O Problema da Expansão do Conhecimento em Gottlob Frege
por Diego Cândido
No célebre Über Sinn und Bedeutung, Gottlob Frege apresenta o conceito de valor cognitivo de uma sentença, isto é, o quanto uma sentença é capaz de expandir os conhecimentos de quem a lê. Essa valoração é, claro, subjetiva. Uns conhecem mais que outros, quer por capacidades intelectivas, quer por diferentes épocas e etc.
Podemos dizer, por exemplo, que a frase “O cartão de crédito está bloqueado” significa algo completamente diferente para uma pessoa do século XXI e para uma pessoa, digamos, do século XVII. Isso nos é óbvio, mas podemos generalizar essas proposições tal como Frege faz. Em geral, de uma sentença temos duas opções: extraímos ou não conhecimento dela. Se não extraímos conhecimento, isso pode se dar por dois fatores: já temos o conhecimento que ela fornece ou não somos capazes de entendê-la. Uma frase escrita em Intereslavo poderá significar nada para o leitor, assim como a demonstração de um complexo teorema matemático. Esse caso é pouco relevante para nós. Então podemos generalizar da seguinte forma:
- Há proposições que emitem conhecimento novo
- Há proposições que nós já conhecemos
Sejam x e y duas proposições. A sentença “x = x” é certamente trivial. Segundo Frege, ela é analítica e a priori. Já a sentença “x = y” não é trivial, mas sintética e a posteriori. O leitor certamente sabe que “a = a”, mas não necessariamente que “a = b”. A primeira sentença não amplia o conhecimento do sujeito que a lê, enquanto a segunda pode ou não ampliar, conforme vimos acima.

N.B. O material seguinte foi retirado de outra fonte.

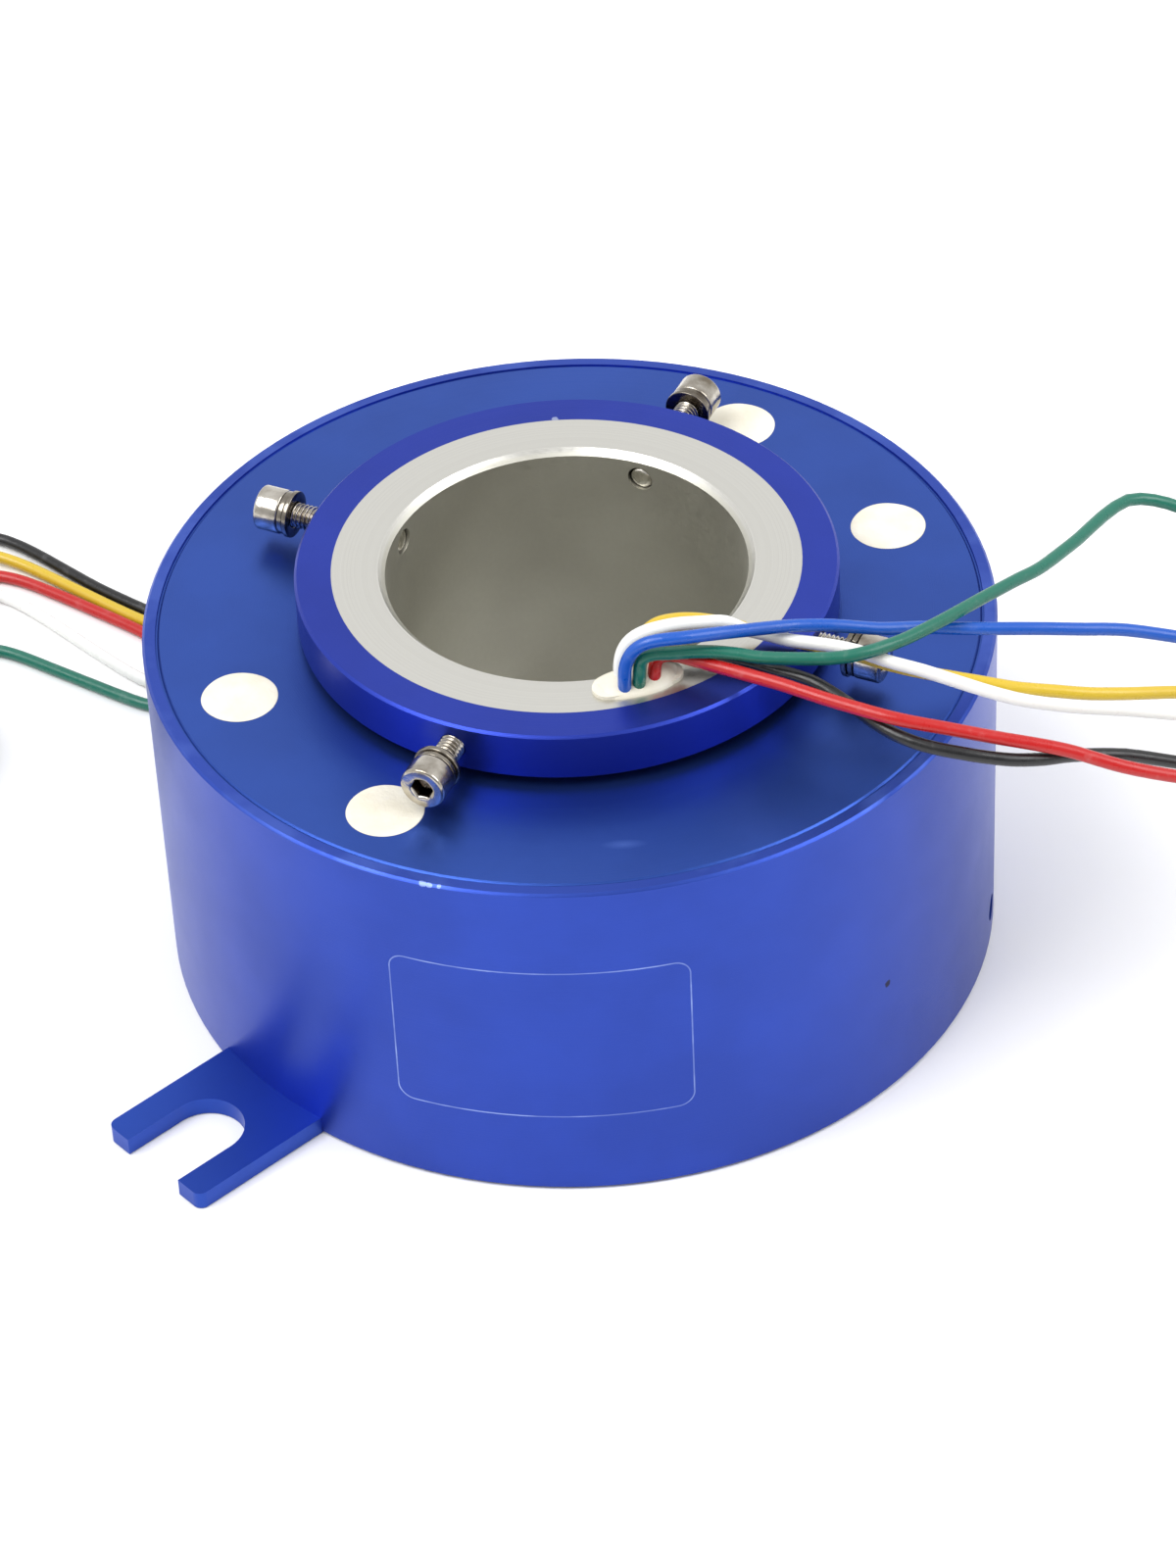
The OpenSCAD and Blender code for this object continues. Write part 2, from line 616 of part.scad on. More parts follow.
module bottom_cover() {
    hub_top = bearing_z + bearing_w;
    color(blue_alloy) difference() {
        turned([
            [lip_r, 0], [shell_in_r, 0], [shell_in_r, bottom_rim_h], [rim_in, bottom_rim_h],
            [rim_in, bottom_plate_t], [hub_r, bottom_plate_t], [hub_r, hub_top],
            [bearing_r, hub_top], [bearing_r, bearing_z], [lip_r, bearing_z]
        ]);
        tab_pocket();
        for (a = grub_angles) radial(a, grub_z) rod(grub_d, grub_r, housing_r);
        for (a = post_angles) upright(a, post_r) rod(spigot_d, spigot_z, top_cover_z);
        radial(outlet_angle, outlet_z) rod(outlet_d, outlet_in, housing_r, 64);
        at_tab_screws() rod(tab_screw_d, 0, tab_screw_len);
    }
}

// The recess that the tab lies in under the housing
module tab_pocket() {
    rotate([0, 0, tab_angle]) translate([tab_root, -tab_w / 2, -cut]) cube([tab_tip, tab_w, tab_t + cut]);
}

module at_tab_screws() {
    rotate([0, 0, tab_angle]) for (side = [-1, 1])
        translate([tab_grip_r, side * tab_screw_pitch / 2, 0]) children();
}

module anti_rotation_tab() {
    prong = (tab_w - slot_w) / 2;
    tip = tab_tip - tab_corner;
    color(blue_alloy) difference() {
        rotate([0, 0, tab_angle]) linear_extrude(tab_t) difference() {
            union() {
                translate([tab_root, -tab_w / 2]) square([tip - tab_root, tab_w]);
                for (side = [-1, 1]) scale([1, side]) {
                    translate([tip, slot_w / 2]) square([tab_corner, prong - tab_corner]);
                    translate([tip, tab_w / 2 - tab_corner]) circle(r = tab_corner, $fn = 32);
                }
            }
            translate([slot_end + slot_w / 2, 0]) {
                circle(d = slot_w, $fn = 64);
                translate([0, -slot_w / 2]) square([tab_tip, slot_w]);
            }
        }
        at_tab_screws() {
            rod(tab_screw_d, 0, tab_t + cut);
            translate([0, 0, -eps])
                cylinder(d1 = 2 * (tab_screw_d + eps), d2 = tab_screw_d, h = tab_head_h + eps, $fn = 32);
        }
    }
}

module tab_screws() {
    color(steel) at_tab_screws() difference() {
        rotate_extrude($fn = 32) polygon([
            [0, 0], [tab_screw_d, 0], [tab_screw_d / 2, tab_head_h],
            [tab_screw_d / 2, tab_screw_len], [0, tab_screw_len]
        ]);
        rod(tab_head_h * hex, -cut, tab_head_h / 2, 6);
    }
}

module shell_screws() {
    color("dimgray") for (a = grub_angles) radial(a, grub_z) difference() {
        rod(grub_d, grub_r, grub_out);
        rod(grub_d / 2 * hex, (grub_r + grub_out) / 2, housing_r, 6);
    }
}

module outlet_potting() {
    color(resin) radial(outlet_angle, outlet_z) rod(outlet_d, outlet_in, outlet_out, 64);
}

// --- Brushes ---

module seal_plugs() {
    color(resin) for (a = post_angles) upright(a, post_r) rod(seal_d, housing_h - seal_t, housing_h, 64);
}

module post_screws() {
    head_r = post_head_d / 2;
    color(steel) for (a = post_angles) upright(a, post_r) translate([0, 0, seal_floor])
        rotate_extrude($fn = 64) polygon([
            [0, -post_screw_len], [post_screw_d / 2, -post_screw_len], [post_screw_d / 2, 0],
            [head_r, 0], [head_r, post_head_h], [0, post_head_h]
        ]);
}

module brush_posts() {
    color(bare_alloy) for (a = post_angles) upright(a, post_r) difference() {
        rotate_extrude($fn = 64) polygon([
            [0, spigot_z], [spigot_d / 2, spigot_z],
            [spigot_d / 2, bottom_plate_t], [foot_r, bottom_plate_t], [foot_r, block_z],
            [post_d / 2, block_z], [post_d / 2, top_cover_z], [0, top_cover_z]
        ]);
        rod(post_screw_d, seal_floor - post_screw_len, housing_h);
    }
}

module brush_blocks() {
    color("darkolivegreen") difference() {
        for (a = block_angles) rotate([0, 0, a - block_half]) translate([0, 0, block_z])
            rotate_extrude(angle = 2 * block_half, $fn = 180)
                translate([block_in, 0]) square([block_out - block_in, block_h]);
        for (a = post_angles) upright(a, post_r) rod(post_d, 0, housing_h, 64);
        brush_wires();
    }
}

// One wire for each ring in each block, which touches its ring half way along
module brush_wires() {
    color(silver_alloy) for (a = block_angles, i = [0:ring_count - 1])
        rotate([0, 0, a]) translate([brush_r, 0, ring_z(i)]) rotate([90, 0, 0])
            cylinder(d = brush_d, h = 2 * brush_half, center = true, $fn = 16);
}

// --- Leads ---

// A route with a point added half way between each two of its points, on a smooth curve
function smoothed(route) = let (last = len(route) - 1) [
    for (i = [0:2 * last]) let (k = floor(i / 2)) i % 2 == 0 ? route[k]
        : (9 * (route[k] + route[k + 1]) - route[max(k - 1, 0)] - route[min(k + 2, last)]) / 16
];

function unit(v) = v / norm(v);

// A round lead along a route that never runs along the given reference direction
module lead(paint, route, reference) {
    path = smoothed(route);
    last = len(path) - 1;
    points = [
        for (i = [0:last])
            let (ahead = path[min(i + 1, last)] - path[max(i - 1, 0)])
            let (across = unit(cross(ahead, reference)))
            let (over = unit(cross(ahead, across)))
            for (k = [0:lead_sides - 1])
                let (turn = k * 360 / lead_sides)
                path[i] + lead_d / 2 * (cos(turn) * across + sin(turn) * over)
    ];
    function corner(i, k) = i * lead_sides + k % lead_sides;
    walls = [
        for (i = [0:last - 1], k = [0:lead_sides - 1])
            [corner(i, k), corner(i + 1, k), corner(i + 1, k + 1), corner(i, k + 1)]
    ];
    start = [for (k = [0:lead_sides - 1]) corner(0, k)];
    end = [for (k = [lead_sides - 1:-1:0]) corner(last, k)];
    color(paint) polyhedron(points, concat(walls, [start, end]));
}

module rotor_lead(paint, route) {
    lead(paint, route, [0, 1, 0]);
}

module stator_lead(paint, route) {
    lead(paint, route, [0, 0, 1]);
}

module lead_coil(layers) {
    color("slategray") ring(coil_r - coil_half, coil_r + coil_half, 0, layers * coil_pitch);
}

module rotor_lead_coil() {
    translate(rotor_coil_at) lead_coil(rotor_coil_layers);
}

module stator_lead_coil() {
    translate(stator_coil_at) lead_coil(stator_coil_layers);
}

module stator_blue_coil() {
    color("royalblue") translate(blue_coil_at) ring(blue_coil_in, blue_coil_out, 0, lead_d);
}

rotor_tube();
clamp_collar();
ring_sleeve();
ring_spacers();
slip_ring(0);  // slip_ring_1
slip_ring(1);  // slip_ring_2
slip_ring(2);  // slip_ring_3
slip_ring(3);  // slip_ring_4
slip_ring(4);  // slip_ring_5
slip_ring(5);  // slip_ring_6
race(tube_r, race_in, upper_z);  // upper_inner_race
race(tube_r, race_in, bearing_z);  // lower_inner_race
rotor_potting();
retaining_ring();
clamp_screw(0);  // clamp_screw_1
clamp_screw(1);  // clamp_screw_2
clamp_screw(2);  // clamp_screw_3
clamp_screw(3);  // clamp_screw_4
spring_washer(0);  // spring_washer_1
spring_washer(1);  // spring_washer_2
spring_washer(2);  // spring_washer_3
spring_washer(3);  // spring_washer_4
plain_washer(0);  // plain_washer_1
plain_washer(1);  // plain_washer_2
plain_washer(2);  // plain_washer_3
plain_washer(3);  // plain_washer_4
cage(upper_z);  // upper_cage
balls(upper_z);  // upper_balls
cage(bearing_z);  // lower_cage
balls(bearing_z);  // lower_balls
housing_shell();
top_cover();
bottom_cover();
anti_rotation_tab();
tab_screws();
shell_screws();
seal_plugs();
post_screws();
brush_posts();
brush_blocks();
brush_wires();
race(race_out, bearing_r, upper_z);  // upper_outer_race
race(race_out, bearing_r, bearing_z);  // lower_outer_race
outlet_potting();
rotor_lead("royalblue", rotor_blue_route);  // rotor_lead_blue
rotor_lead("seagreen", rotor_green_route);  // rotor_lead_green
rotor_lead("orangered", rotor_red_route);  // rotor_lead_red
rotor_lead("white", rotor_white_route);  // rotor_lead_white
rotor_lead("gold", rotor_yellow_route);  // rotor_lead_yellow
rotor_lead("dimgray", rotor_black_route);  // rotor_lead_black
rotor_lead_coil();
stator_lead("royalblue", stator_blue_route);  // stator_lead_blue
stator_lead("seagreen", stator_green_route);  // stator_lead_green
stator_lead("orangered", stator_red_route);  // stator_lead_red
stator_lead("white", stator_white_route);  // stator_lead_white
stator_lead("gold", stator_yellow_route);  // stator_lead_yellow
stator_lead("dimgray", stator_black_route);  // stator_lead_black
stator_lead_coil();
stator_blue_coil();
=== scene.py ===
import math

import bmesh
import bpy
import numpy as np
from mathutils import Matrix, Vector


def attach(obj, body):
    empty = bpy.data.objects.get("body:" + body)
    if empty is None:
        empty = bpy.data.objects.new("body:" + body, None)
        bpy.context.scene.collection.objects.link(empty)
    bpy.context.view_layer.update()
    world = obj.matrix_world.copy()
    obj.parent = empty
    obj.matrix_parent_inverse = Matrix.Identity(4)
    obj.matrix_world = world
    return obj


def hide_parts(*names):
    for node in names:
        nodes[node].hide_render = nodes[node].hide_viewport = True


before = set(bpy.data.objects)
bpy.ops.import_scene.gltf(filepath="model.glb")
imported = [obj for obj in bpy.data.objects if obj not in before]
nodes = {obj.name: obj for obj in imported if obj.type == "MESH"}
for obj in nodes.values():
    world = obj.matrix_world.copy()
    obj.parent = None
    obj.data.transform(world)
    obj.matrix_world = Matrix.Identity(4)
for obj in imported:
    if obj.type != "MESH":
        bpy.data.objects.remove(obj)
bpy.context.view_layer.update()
mm = 0.001


# camera: aims at the middle of the housing's top face, then pan, tilt and roll off that aim
cameraSpec = {
    "distance": 0.8257, "elevation": 38.777, "target": (0, 0, 0.059),
    "pan": -0.107, "tilt": -1.840, "roll": 2.957, "lens": 124.65, "sensor": 36,
    "clip": (0.01, 50),
}


def turnedAbout(axis, degrees, vector):
    # the vector turned about the axis by the right-hand rule
    return Matrix.Rotation(math.radians(degrees), 3, axis) @ vector


def makeCamera(spec):
    # place = target + distance * (0, -cos(elevation), sin(elevation))
    # the aim is turned by pan about up and by tilt about right, and the picture by roll about the aim
    elevation = math.radians(spec["elevation"])
    offset = Vector((0, -math.cos(elevation), math.sin(elevation))) * spec["distance"]
    forward = -offset.normalized()
    right = Vector((1, 0, 0))
    up = right.cross(forward)
    forward = turnedAbout(up, spec["pan"], forward)
    right = turnedAbout(up, spec["pan"], right)
    forward = turnedAbout(right, spec["tilt"], forward)
    up = right.cross(forward)
    right = turnedAbout(forward, spec["roll"], right)
    up = turnedAbout(forward, spec["roll"], up)
    data = bpy.data.cameras.new("camera")
    data.lens = spec["lens"]
    data.sensor_width = spec["sensor"]
    data.clip_start, data.clip_end = spec["clip"]
    camera = bpy.data.objects.new("camera", data)
    camera.matrix_world = Matrix((
        (right.x, up.x, -forward.x, offset.x + spec["target"][0]),
        (right.y, up.y, -forward.y, offset.y + spec["target"][1]),
        (right.z, up.z, -forward.z, offset.z + spec["target"][2]),
        (0, 0, 0, 1),
    ))
    bpy.context.scene.collection.objects.link(camera)
    bpy.context.scene.camera = camera


makeCamera(cameraSpec)
print("stage 1: camera")


# surfaces
def link(name, mesh):
    obj = bpy.data.objects.new(name, mesh)
    bpy.context.scene.collection.objects.link(obj)
    return obj


def gridMesh(name, points, caps=False):
    # points[row, column]: rows along the piece, columns round it, where the last column joins the first
    rows, columns = points.shape[:2]
    index = np.arange(rows * columns).reshape(rows, columns)
    after = np.roll(index, -1, axis=1)
    faces = np.stack([index[:-1], after[:-1], after[1:], index[1:]], axis=-1).reshape(-1, 4).tolist()
    if caps:
        faces += [index[0, ::-1].tolist(), index[-1].tolist()]
    mesh = bpy.data.meshes.new(name)
    mesh.from_pydata(points.reshape(-1, 3).tolist(), [], faces)
    shape = bmesh.new()
    shape.from_mesh(mesh)
    bmesh.ops.remove_doubles(shape, verts=shape.verts, dist=1e-7)  # closes a grid whose last row is its first
    if shape.calc_volume(signed=True) < 0:  # faces point outwards
        bmesh.ops.reverse_faces(shape, faces=shape.faces)
    shape.to_mesh(mesh)
    shape.free()
    mesh.polygons.foreach_set("use_smooth", np.ones(len(mesh.polygons), dtype=bool))
    mesh.update()
    return mesh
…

Vale notar que há casos em que “x = y” é analítica, como no caso de uma simples troca de palavras trivial que no fim quer dizer a mesma coisa.
O observador atento notará um problema: se “x = y”, então deduzimos novamente que “x = x”, pois “y = x”. Ou seja, na verdade não estamos adquirindo novos conhecimentos. Parece-nos, então, que endossamos o neopositivismo: nossas sentenças nada dizem de novo. Poderíamos daí inferir falaciosamente que essas proposições só terão validade pela experiência externa e etc. Mas não é esse nosso objetivo. Como podemos escapar dessa conclusão? Eis a questão que nos é posta.
A solução se dá pelo conceito de Sinn (sentido) e Bedeutung (referência, importância ou valor – tradução incerta). Consideremos as afirmações:
- x = x
- x = y
Temos em ambas o mesmo objeto x, mas x nos é apresentado sob diferentes formas ou modos de apresentação. Na primeira sentença, x é apresentado sob a forma de si mesmo, enquanto na segunda sentença x é apresentado sob a forma (ou sentido) de y. Isso nos mostra que, ao ler uma sentença, o sentido se sobrepõe ao conteúdo. Cada forma sob a qual nos é apresentada um sentença traz consigo uma cadeia de premissas e definições que diferem do caso da sentença se apresentar sob si mesma.
Isso certamente nos lembra do que diz Saussure em seu Curso de Linguística Geral:
Alguém pronuncia a palavra nu: um observador superficial será tentado a ver nela um objeto linguístico concreto; um exame mais atento, porém, nos levará a encontrar no caso, uma após outra, três ou quatro coisas perfeitamente diferentes, conforme a maneira pela qual consideramos a palavra: como som, como expressão duma ideia, como correspondente ao latim nudum etc. […] Tudo isso nos leva a crer que, acima desses diversos órgãos, existe uma faculdade mais geral, a que comanda os signos e que seria a faculdade linguística por excelência.
Ferdinand de Saussure, Curso de Linguística Geral
Sem essa referência, não é possível existir linguagem. Não é possível que duas ou mais pessoas se comuniquem sobre uma árvore sem que ambas entendam qual é a referência do objeto árvore. Essa referência é anterior e posterior à comunicação. Ao ver uma árvore, todos saberão o que aquilo é, mesmo que nenhuma delas pronuncie a palavra árvore.
Em Da Interpretação, Aristóteles diz que o bode-cervo significa algo, ainda que nem verdadeira e nem falsa. Ora, o bode-cervo não existe. Ele em si não é nem verdadeiro e nem falso. Como sabemos, então, o que é o bode-cervo? Pelo sentido. Pelo Sinn de Frege. O mesmo sentido que nos permitiu diferenciar x = y de x = x.
Assim, essa valoração fregeana depende, no fundo, do sentido da sentença, do significado que ela carrega. Reiteramos, portanto, que esse é um valor puramente subjetivo e nada significa sem o seu sujeito.